*GIVEN MATERIAL:*
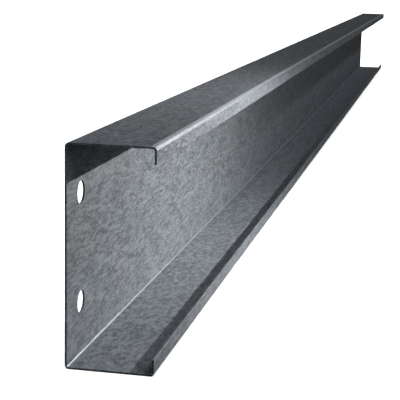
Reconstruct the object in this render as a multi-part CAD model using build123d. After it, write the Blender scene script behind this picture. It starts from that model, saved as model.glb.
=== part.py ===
from build123d import *
import os

# A cold-rolled C purlin: one length of galvanised strip, rolled into a lipped channel and
# punched for its bolts. It lies along X and stands on edge as it does in a roof: web at +Y,
# open side toward -Y, lower flange on the XY plane, origin under the middle of its length.

# The rolled section, measured over the outside of the strip
DEPTH = 172
FLANGE_WIDTH = 69
LIP_LENGTH = 13
GAUGE = 1.6
INNER_BEND_RADIUS = 1.5

# The length as cut
LENGTH = 3000

# Bolt holes, one above the other at each end of the web
HOLE_DIAMETER = 18
HOLE_FROM_FLANGE = 43
HOLE_FROM_END = 35

outer_bend_radius = INNER_BEND_RADIUS + GAUGE
web_y = FLANGE_WIDTH / 2
lip_y = -FLANGE_WIDTH / 2

with BuildPart() as purlin:
    # The strip's outer side is one bent line: lip, flange, web, flange, lip. The strip's
    # thickness goes inward from it, so every bend keeps its inner radius.
    with BuildSketch(Plane.YZ.offset(-LENGTH / 2)):
        with BuildLine():
            outer_side = FilletPolyline(
                (lip_y, LIP_LENGTH),
                (lip_y, 0),
                (web_y, 0),
                (web_y, DEPTH),
                (lip_y, DEPTH),
                (lip_y, DEPTH - LIP_LENGTH),
                radius=outer_bend_radius,
            )
            offset(outer_side, amount=GAUGE, side=Side.LEFT)
        make_face()
    extrude(amount=LENGTH)

    # A pair of bolt holes is punched through the web at each end
    web_middle = Plane((0, web_y, DEPTH / 2), x_dir=(1, 0, 0), z_dir=(0, -1, 0))
    with BuildSketch(web_middle):
        with GridLocations(LENGTH - 2 * HOLE_FROM_END, DEPTH - 2 * HOLE_FROM_FLANGE, 2, 2):
            Circle(HOLE_DIAMETER / 2)
    extrude(amount=GAUGE, mode=Mode.SUBTRACT)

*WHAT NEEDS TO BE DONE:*
Output the listing above exactly as it appears.

*EXERCISE SOLUTION:*
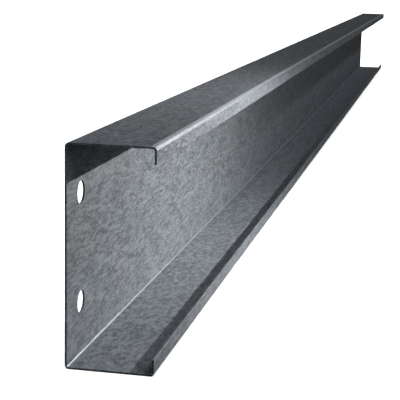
Reconstruct the object in this render as a multi-part CAD model using build123d. After it, write the Blender scene script behind this picture. It starts from that model, saved as model.glb.
=== part.py ===
from build123d import *
import os

# A cold-rolled C purlin: one length of galvanised strip, rolled into a lipped channel and
# punched for its bolts. It lies along X and stands on edge as it does in a roof: web at +Y,
# open side toward -Y, lower flange on the XY plane, origin under the middle of its length.

# The rolled section, measured over the outside of the strip
DEPTH = 172
FLANGE_WIDTH = 69
LIP_LENGTH = 13
GAUGE = 1.6
INNER_BEND_RADIUS = 1.5

# The length as cut
LENGTH = 3000

# Bolt holes, one above the other at each end of the web
HOLE_DIAMETER = 18
HOLE_FROM_FLANGE = 43
HOLE_FROM_END = 35

outer_bend_radius = INNER_BEND_RADIUS + GAUGE
web_y = FLANGE_WIDTH / 2
lip_y = -FLANGE_WIDTH / 2

with BuildPart() as purlin:
    # The strip's outer side is one bent line: lip, flange, web, flange, lip. The strip's
    # thickness goes inward from it, so every bend keeps its inner radius.
    with BuildSketch(Plane.YZ.offset(-LENGTH / 2)):
        with BuildLine():
            outer_side = FilletPolyline(
                (lip_y, LIP_LENGTH),
                (lip_y, 0),
                (web_y, 0),
                (web_y, DEPTH),
                (lip_y, DEPTH),
                (lip_y, DEPTH - LIP_LENGTH),
                radius=outer_bend_radius,
            )
            offset(outer_side, amount=GAUGE, side=Side.LEFT)
        make_face()
    extrude(amount=LENGTH)

    # A pair of bolt holes is punched through the web at each end
    web_middle = Plane((0, web_y, DEPTH / 2), x_dir=(1, 0, 0), z_dir=(0, -1, 0))
    with BuildSketch(web_middle):
        with GridLocations(LENGTH - 2 * HOLE_FROM_END, DEPTH - 2 * HOLE_FROM_FLANGE, 2, 2):
            Circle(HOLE_DIAMETER / 2)
    extrude(amount=GAUGE, mode=Mode.SUBTRACT)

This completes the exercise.